Fully 100 tons of illustrated booklets and folders were printed and sent out, and the local newspapers published hundreds of columns about the charms of Hell and hundreds of portraits of the boomers. Public banquets were held every night, and the noise of orators bawling and pops corking and flashlights going off half-deafened me. One boomer, having got his picture into the local papers 18 times in one week, was given a magnesium loving cup and three cheers.

But all that, of course, was harmless enough. I am no foe of innocent amusements. Life in Hell is monotonous at best, and so every inmate ought to he free to seek recreation as he pleases. But when this Greater Hell Committee began hiring rhetoricians to stand outside the gates of Heaven and woo the ears of immigrants with word pictures and sweet promises then things began to be more exciting. One day a batch of newcomers came in with the announcement that they had been promised five free meals a day, 50 cents spending money and immunity from singeing--all in return for merely consenting to come. On their heels came a batch of 28 icemen--with the news that they had been promised free licenses to do business and receipted tax bills for 40 years. I had these fellows sent down to No. 4 hold and well steamed for their bumptiousness, and you could hear their yells a mile, but all the same the incident annoyed me.
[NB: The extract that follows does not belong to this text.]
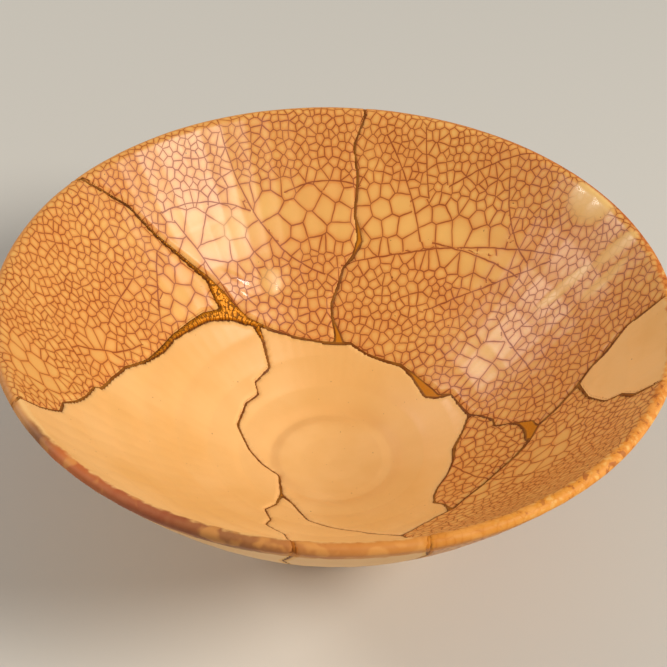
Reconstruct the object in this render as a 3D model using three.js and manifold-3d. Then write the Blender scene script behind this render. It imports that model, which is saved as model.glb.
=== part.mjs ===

What is worse, I began to got complaints from the Elysian immigration authorities. The Greater Hell Committee’s spellbinders, it appears, pushed their way into the crowds at the very gates, and caused so much excitement and scurrying about that the polite entered a formal protest. And on looking into the matter I discovered (as was quite natural) that the people they were landing were the scum of the crowd--on the one hand icemen, bartenders, pink lemonade butchers and other such undesirables, and on the other hand the loafers and boneheads. So I made up my_mind to call a halt, and as a first measure I stationed 20 experienced vivisectionists at my main entrance, arming them with red-hot irons and instructing them to brand a large “S,” signifying “sucker,” upon the forehead of every newcomer bearing a Greater Hell Committee ticket. The ensuing caterwauling was very amusing. But, fortunately enough, the boom burst before I was forced to harsher measures. The members at the Greater Hell Committee, it appears, had subscribed $1,000,000 for expenses, but when the time came to pay up a large number of them couldn’t be found by process servers, and so the chairman of the committee appointed a sub-committee to chase them. This sub-committee was composed of all the members who had paid at least 20 per cent. of their subscriptions. When it began the arduous work of pursuing derelict subscribers there was no one left to manage the boom save a few professional boomers, all of whom, seeing how the wind was blowing, prudently accepted jobs elsewhere. Not a derelict, of course, was captured--and so the boom ended. I could tell you a lot more about it, but time flies and I have a lot at work ahead. Let me end by asking a favor. Will you please send me, by registered mail, a box of good German E strings? The climate here is extraordinarily destructive to G strings. Yesterday afternoon, while playing Raff’s “Cavatina” during the broiling of 40 barbers en brochette, I broke three and had to put aside my violin and use a B clarinet. Thanks for the circulars describing the fireless cookers. I’ll have my engineers investigate them With regards to all the boys,

Faithfully yours,
Nicholas Satan.
Dict. N. S./J. F.

From moralists who strive to force their own brummagem ideas of virtue down the gullets of civilized white men, good Lord, deliver us!

Only 1,228 days more! Ah, that some benign hook would come sneaking from the wings!